Francisco José Virtuoso
03/08/2016
La universidad está quedando cada vez más excluida como palanca para el desarrollo cultural, social y económico del país, impidiendo el avance de sus estándares de calidad y de su aporte a los problemas del país.
Se desconoce su autonomía a través de la imposición de diversas políticas que restan competencias consagradas legalmente a los órganos internos de cogobierno universitario. A las universidades de gestión privada se les ha limitado su crecimiento y desarrollo desde hace varios años al no permitirles la creación de nuevos programas de formación en pregrado y postgrado y la apertura de nuevas sedes. Crece la inseguridad en los recintos universitarios y las restricciones a libertades de expresión, asociación, reunión y manifestación pacífica de los estudiantes y docentes.
El punto de quiebre este año para las universidades públicas autónomas y las universidades de gestión privada ha sido el grave déficit de su financiamiento. Generalmente, las universidades autónomas públicas reciben entre 30% a 50% del presupuesto que solicitan anualmente, debiendo esperar por créditos adicionales de los que finalmente se obtiene entre 5% a 10%. Las decisiones respecto del presupuesto y compras están centralizadas y las cuotas llegan con severos retrasos. Además, se establecen limitaciones a las solicitudes para gastos que no sean de funcionamiento o personal, afectando las inversiones en infraestructura y servicios; adicionalmente, los costos deben ser calculados según un sistema de control de precios irreales, que no permite cubrir las dotaciones de los comedores, laboratorios, oficinas y transporte.
Las universidades de gestión privada dependen casi exclusivamente del ingreso proveniente del costo asignado a la matrícula. No se cuenta con ningún tipo de financiamiento directo o indirecto por parte del Estado y, dada la crisis económica del país, de otras formas alternativas de financiamiento proveniente de particulares. La consecuencia ha sido que estas universidades han tenido que sortear el reto de mantener al mismo tiempo las exigencias de equilibrio e inclusión, pagando el costo de un deterioro importante de las condiciones de vida de sus docentes y sus trabajadores, así como de algunas de las capacidades de su infraestructura y servicios que resultan claves para garantizar una educación de calidad.

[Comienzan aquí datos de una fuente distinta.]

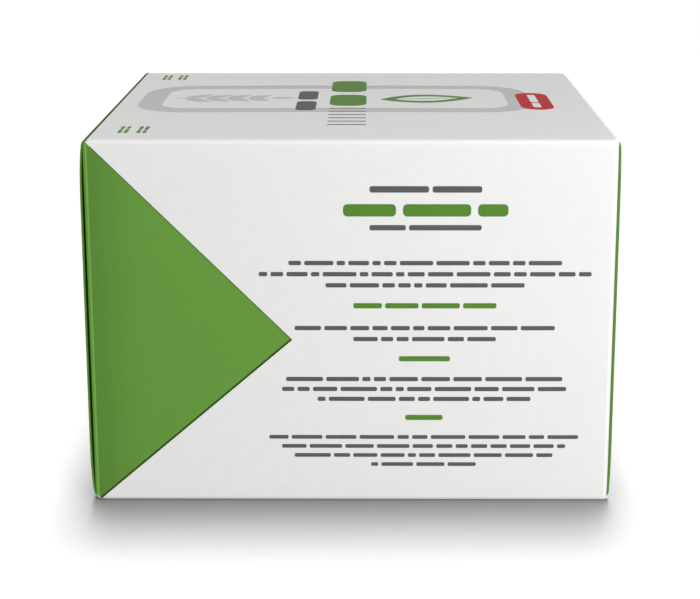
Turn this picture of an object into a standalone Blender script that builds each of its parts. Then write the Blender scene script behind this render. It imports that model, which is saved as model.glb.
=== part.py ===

El ahogo financiero ha supuesto para todas las universidades un deterioro progresivo de sus estándares de calidad y, de manera especial, la migración progresiva de sus docentes e investigadores a otros espacios de mejor remuneración dentro y fuera del país. Para quien no puede migrar la consecuencia ha sido el hambre.
En la Universidad Católica Andrés Bello intentamos hacer frente a estos desafíos. Creemos que hoy más que nunca hay que promover el compromiso de toda la comunidad universitaria para asumir los problemas que la crisis económica del país nos plantea como institución universitaria, lo que supone resistir creativamente, radicalizando nuestras buenas prácticas para hacerle frente a la crisis. Desde esta voluntad emprendedora hay que seguir dando lo mejor de nosotros mismos para continuar siendo una universidad que lucha por transformar este país en un espacio de oportunidad para todos, dando lo mejor de nosotros mismos en la formación integral de nuestros estudiantes, creando aportes desde la investigación y construyendo junto a las comunidades.
Soy de los que creo que es hora de que la sociedad debe reivindicar el carácter estratégico de la universidad en esta crisis que padecemos y exigir que se respete su institucionalidad, acompañándola en sus luchas y reivindicaciones.